If I had to give a metaphor it sounds like breaking pottery very very far away.
I heard it through the bamboo pipes and it sounded really strange, almost human. I expected to hear a “drip, drip, drip” and it was quite unexpected.
I kept thinking “what’s that sound coming from Jem’s musical piece?!” It makes you much more aware of the sounds that you’re hearing and trying to try and identify the sounds of the forest, which in itself is a very interesting element to have within an environment like this because it attunes you to the sound of the environment in a way that nothing else quite does.
It’s typically off the wall, imaginative and crazy. I wish parents would shut their kids up though.
I disagree – I think in a place like this kids should shout all they want.
I’m assuming it’s a permanent piece so people are going to be coming across it and hopefully hearing something and going to find out about it, and I was wondering if there was going to be anywhere to sit, because it’s actually quite a contemplative piece of work. It’s the sort of piece of work that if you just walk past and hear a couple of sounds, it’s not going to give you very much. But if you linger, then you’re likely to get more out of it. Just wondering if there’s any plans in the longer term.
Has anybody played with it, as it were – other instruments? An ensemble piece. A jazz band. It’s a very influential piece of music. Concerto for a Score for a Hole in the Ground. We look forward to the next concert. You could bring a cellist there, the potential is amazing. And you could call it “Silent Audience”!

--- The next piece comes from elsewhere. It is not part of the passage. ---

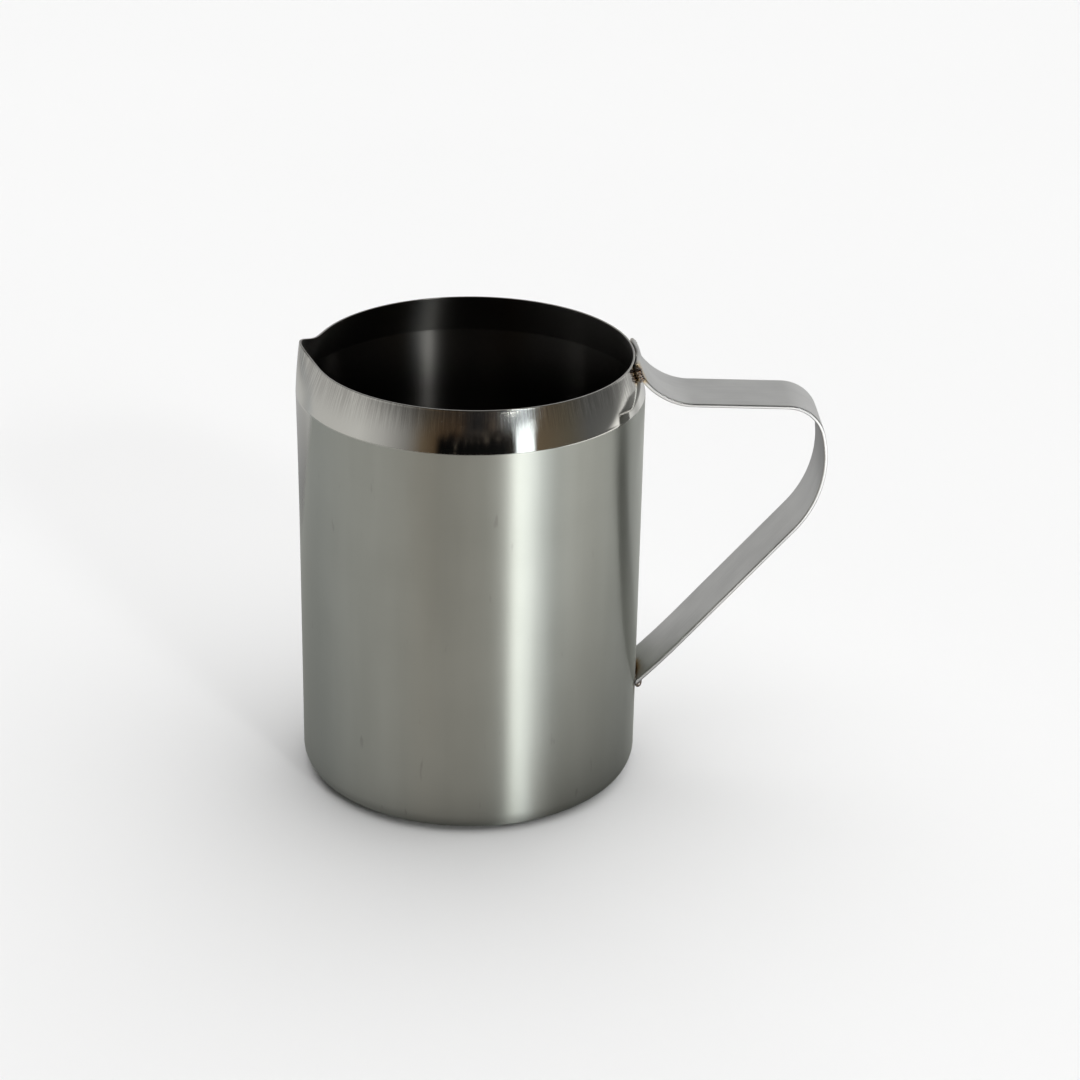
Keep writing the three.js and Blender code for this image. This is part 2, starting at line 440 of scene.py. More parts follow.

Is it being recorded at all over time? I bet the sound will change, and it will be hard to remember well enough to hear the difference over time.
When I heard it on the Today Programme, even though I knew what it was, I still pictured people playing it – as a fairly incidental piece of percussion.

1. Oh, I definitely think it is music.
2. It sounds absolutely sublime, and trance-like. As someone who works in art and nature and environmental art, this is simply perfect.